TRANSFIGURING THE NEWSPAPER

From Paper to Microfilm to Database

Sandra Gabriele

This paper seeks to better understand what happens to the newspaper when its print and microfilm forms are digitized and databased. This transfigurative process creates a complex weave of materials, practices and protocols circulating from public institutions to a series of private corporations, and, as the digitized papers flicker in and out of visibility, raises important questions about access. The result is the epitome of what Roy Rosenzweig has described as “the fragility of evidence in the digital era,” and a natural object for investigation through network archaeology.

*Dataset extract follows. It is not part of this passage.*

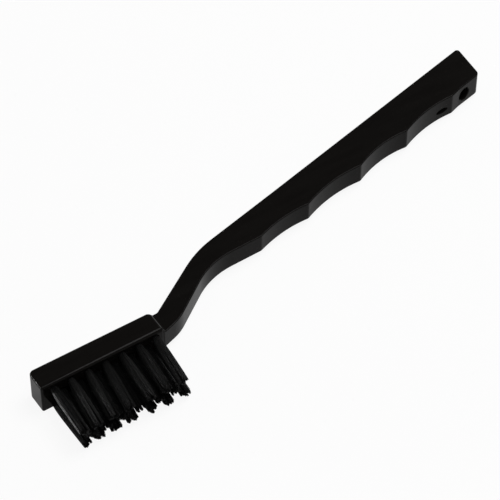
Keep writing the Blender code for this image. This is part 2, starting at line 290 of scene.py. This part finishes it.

A NETWORK ARCHAEOLOGY OF UNAUTHORIZED COMIC BOOK SCANS

Darren Wershler, Kalervo Sinervo, Shannon Tien

High-quality scanners, cheap storage media, open file formats, peer-to-peer networking and high-bandwidth home connections have all contributed to the unauthorized online availability of magazines and comic books. But what is a scholar to do when confronted with such objects? Is a set of digital comic book scans an “archive” in the traditional sense? How do we study the circulatory practices of comic book scanners when traces of their activities barely exist? And what are the ethics of studying objects that would not exist without copyright infringement, yet are unavailable in most libraries? This paper presents the initial findings of an ongoing research project into the production, circulation and consumption of unauthorized digital comic book scans.